Lastly, power was not in the hands of the workers. Democracy had been undermined, which took political power away from peasants and workers. They were left with the single choice of Bolshevik representatives. Unless you are an advocate of Bolshevism, how in the world could this be construed as worker power? Even the soldiers who advocated Bolshevism called "foul" on this because it undermined soviet democracy--which they felt to be at the heart and soul of the Russian Revolution.
The Grey Blur
9th December 2006, 01:07
The amount of cases were the Mensheviks & SRs sided with the beurgeois against the revolutionary workers are countless.
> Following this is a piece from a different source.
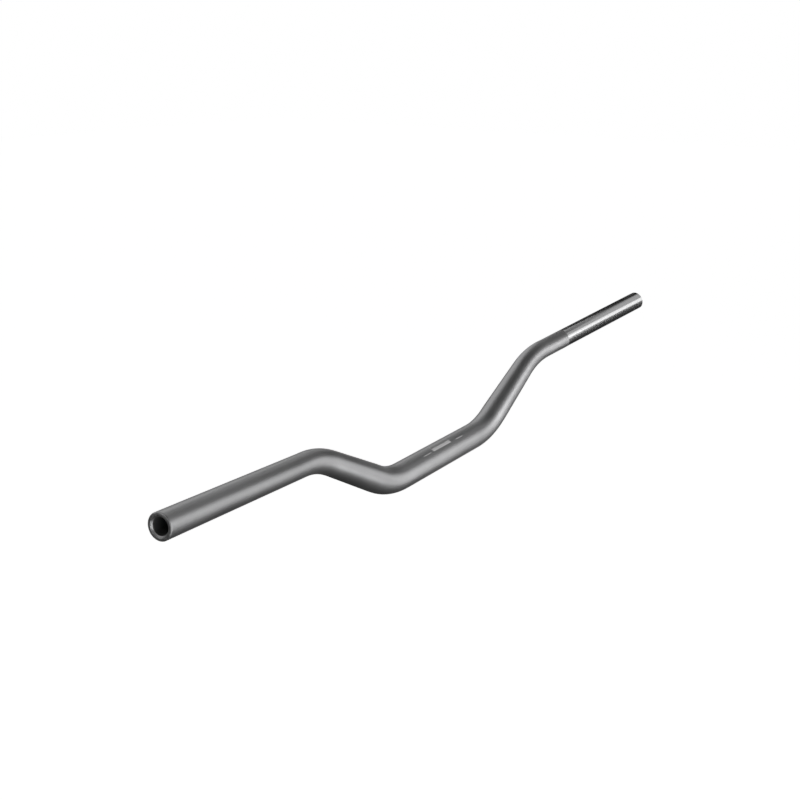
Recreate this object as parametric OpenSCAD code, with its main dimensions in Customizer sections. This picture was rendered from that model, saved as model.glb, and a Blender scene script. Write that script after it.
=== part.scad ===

I don't agree with every single Bolshevik action but I do realise - through their actions (continuing the war, delay of land reform, entering into coalition with the old tsarist scum, delaying the constituent assembly, baseless lies, attacks on the Bolsheviks, etc, etc, etc) the SRs/Mensheviks can't be considered Socialists. Liberals with radical rhetoric at best. I would think an Anarchist of all people would recognise this.